Album: Personal Life

Label: Kill Rock Stars

Review date: Sep. 22, 2010


The Thermals - "Never Listen To Me" (Personal Life)


There are two things to note about Personal Life, the Thermals’ fifth album. First, unlike the band’s last two albums, it is concerned with small-scale human drama (the title of the album tells us as much) rather than big concepts. And, also continuing a trend, the Thermals round off the rough edges. That last development has been more or less evident on each album since 2003’s More Parts Per Million. That album – recorded on a 4-track, and without a song longer than three minutes – established the Thermals’ throwback pop-punk sound. On subsequent albums, songwriter Hutch Harris was less beholden to the compositional conventions of classic punk rock, but brought the same kind of urgency and energy to more polished and professional-sounding albums.

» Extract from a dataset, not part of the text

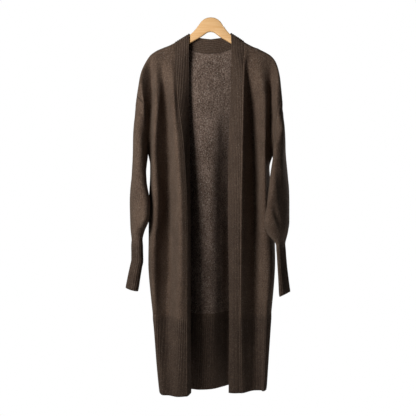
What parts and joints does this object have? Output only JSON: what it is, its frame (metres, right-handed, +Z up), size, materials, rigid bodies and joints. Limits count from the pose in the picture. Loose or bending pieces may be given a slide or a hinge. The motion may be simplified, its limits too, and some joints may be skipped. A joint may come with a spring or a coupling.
{
  "type": "duster cardigan on a wooden hanger",
  "caption": "Long open knit cardigan with dropped shoulders, ribbed front band, deep ribbed hem and long ribbed cuffs, hanging on a flat wooden hanger.",
  "frame": {"origin": "top of the hanger, at the mouth of the socket that its hook screws into", "axes": "+Z up, the garment's front faces -Y, +X towards the wearer's left side"},
  "size_m": [0.4954, 0.1904, 1.1201],
  "materials": {
    "knit": "soft fuzzy plain knit, dark brown-grey melange wool",
    "rib_knit": "ribbed knit of the same melange wool",
    "wood": "smooth pale beech, satin clear varnish"
  },
  "bodies": {
    "root": {"back": "knit", "front_right": "knit", "front_left": "knit", "sleeve_right": "knit", "sleeve_left": "knit", "hem_back": "rib_knit", "hem_right": "rib_knit", "hem_left": "rib_knit", "cuff_right": "rib_knit", "cuff_left": "rib_knit", "band_right": "rib_knit", "band_left": "rib_knit", "hanger": "wood"}
  },
  "joints": []
}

The last two Thermals albums, 2006’s The Body, the Blood, and the Machine and last year’s Now We Can See, were also more or less thematic, containing songs about politics and religion (the former) and life and death (the latter). Personal Life is a relationship album, which provides it with a theme of sorts, even if it’s one that pop music is more traditionally preoccupied with, and it lacks the social and philosophical import of the previous albums.

Personal Life opens with “I’m Gonna Change Your Life,” and then flips that sentiment on the closing “You Changed My Life.” Those two songs, along with “Your Love is So Strong,” give the album an upbeat gloss, but in between the tone of Harris’ lyrics is unmistakable pessimism. “Power Lies” explores emotional gamesmanship, and other songs touch on failure and mistrust (“I Don’t Believe You” and “Never Listen to Me”). As always, Harris doesn’t try to tell stories through his lyrics – he’s more interested in evoking a mood or driving home a point. Examine, for instance, the parallel structure on “I Don’t Believe You,” the first single: “Say you’re wasting away / say you’re wasting your days,” and “Say you’re going far away / say you’re leaving in a day.” Or just listen to “Only For You,” where nearly every line begins with the words “if only.”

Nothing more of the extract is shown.